Mounîm A. El-Yacoubi
University of Paris-Saclay, Palaiseau, France
Title: Sequential modeling and recognition of human gestures and actions
Biography
Biography: Mounîm A. El-Yacoubi
Abstract
Human action recognition (HAR) is an active research field, driven by the dramatic price decrease of powerful digital cameras, storage and computing machines, and by the potential of HAR for designing smart engines making sense of today ubiquitous video streams. In video surveillance, for instance, HAR can help determining abnormal events in public facilities. For e-health, HAR may be harnessed as an assistive technology monitoring people with autonomy loss. Recognizing human actions, however, is challenging. Known variability factors such intra-class and inter-class variability, are much more adverse as they involve additional structural variability that is hard to cope with. Besides, actions are not communicative in general, which hinders relevant information acquisition and tracking. Others variability sources include viewing direction and distance w.r.t acquisition sensor, lighting conditions, etc. In this talk, we review the problem of human action and gesture recognition in general. After discussing the challenges above, we propose a new approach that focuses on video sequential input modeling.

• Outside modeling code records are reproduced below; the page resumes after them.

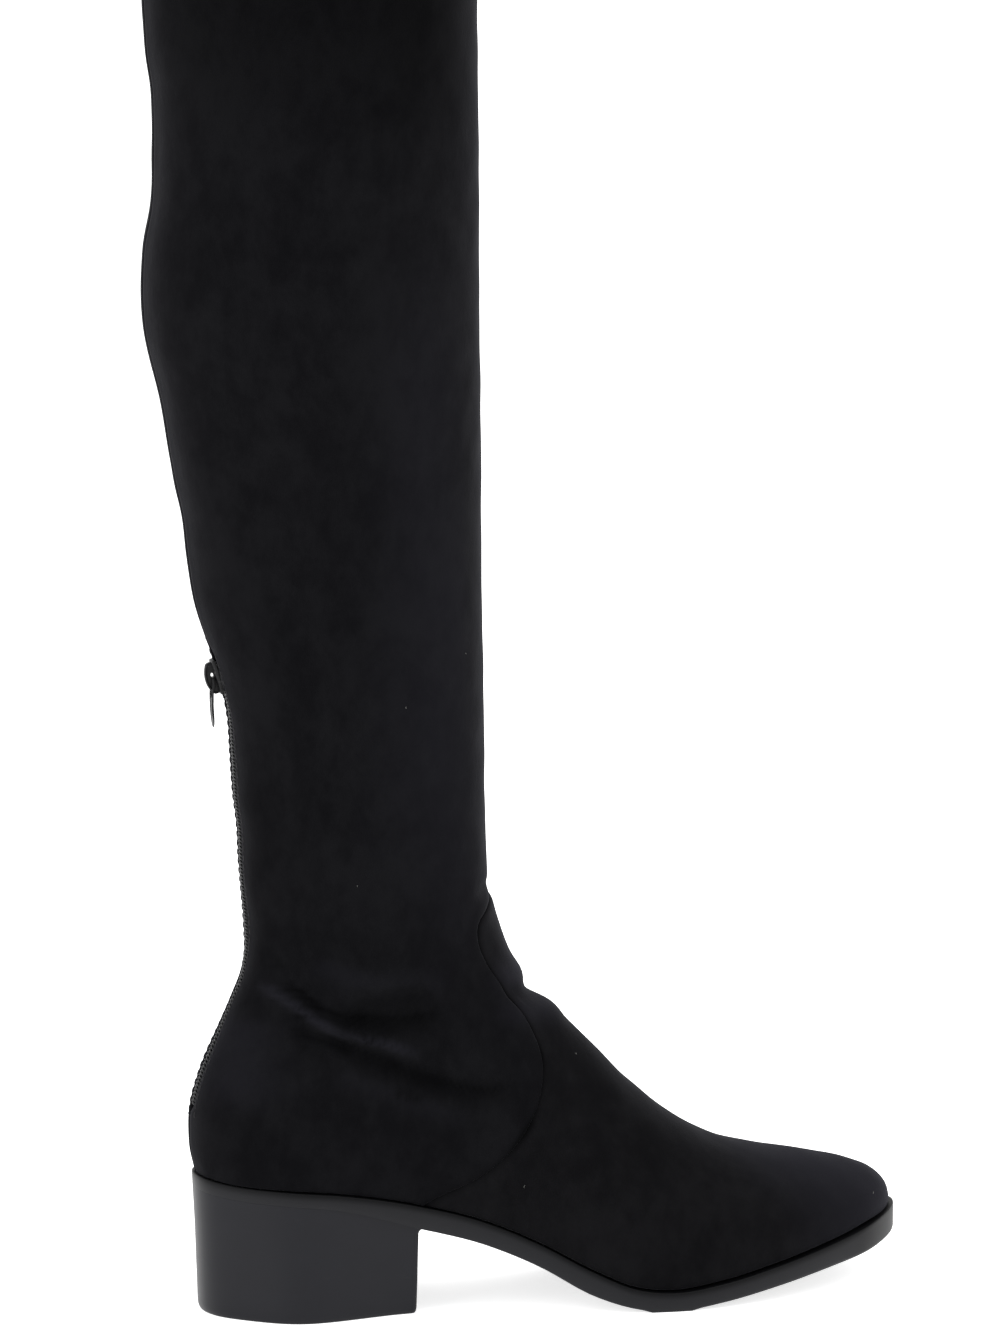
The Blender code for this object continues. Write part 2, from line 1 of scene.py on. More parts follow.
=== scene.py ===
"""Over-the-knee boot in black stretch microsuede, with a block heel and a short zip up the back.

Shapes are worked out in millimetres in the boot's own measures: a station is a distance along the foot from
the back of the heel seat, a height is above the floor, +Y is the inner (medial) side. to_frame() turns them
into the model's metres.
"""

import math

import bmesh
import bpy
import numpy as np
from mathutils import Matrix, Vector


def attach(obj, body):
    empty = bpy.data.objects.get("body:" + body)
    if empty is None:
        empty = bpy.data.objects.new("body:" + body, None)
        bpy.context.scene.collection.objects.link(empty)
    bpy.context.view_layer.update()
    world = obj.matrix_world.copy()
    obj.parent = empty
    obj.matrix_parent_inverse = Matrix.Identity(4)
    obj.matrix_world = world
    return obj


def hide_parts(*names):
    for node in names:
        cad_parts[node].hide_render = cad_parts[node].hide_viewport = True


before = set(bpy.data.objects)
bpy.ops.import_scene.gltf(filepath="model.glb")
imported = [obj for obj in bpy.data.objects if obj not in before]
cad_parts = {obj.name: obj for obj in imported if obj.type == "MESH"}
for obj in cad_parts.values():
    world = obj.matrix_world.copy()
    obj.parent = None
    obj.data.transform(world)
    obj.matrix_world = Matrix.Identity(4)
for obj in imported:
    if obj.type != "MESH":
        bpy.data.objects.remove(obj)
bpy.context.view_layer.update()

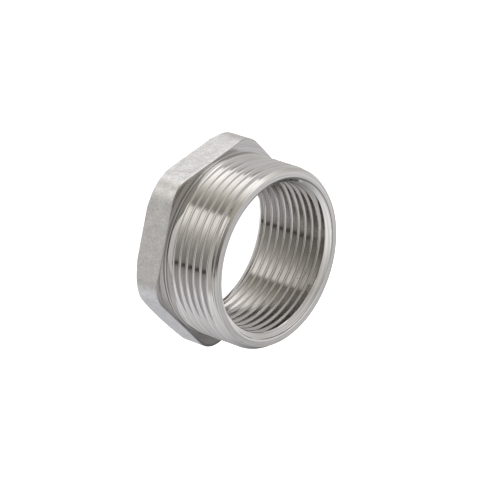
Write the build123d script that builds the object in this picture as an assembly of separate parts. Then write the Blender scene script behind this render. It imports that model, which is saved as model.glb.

The modeling is based on a two-layer SVM – Hidden Conditional Random Field (SVM-HCRF) in which SVM acts as a discriminative front-end feature extractor. First, a sliding window technique segments the video sequence into short overlapping segments, described each by a local Bag-of-Words (BOW) of interest points. A first-layer SVM classifier converts each BOW into a vector of class conditional probabilities. The sequence of these vectors serves as the input observation sequence to HCRF for actual human action recognition. We show how this hierarchical modeling optimally combines two different sources of information characterizing motion actions: local motion semantics inferred by SVM, and long range motion feature dependencies modeled by HCRFs at a higher level. Finally, we show how these models can be extended to the problem of conjoint segmentation and recognition of a sequence of actions within a continuous video stream.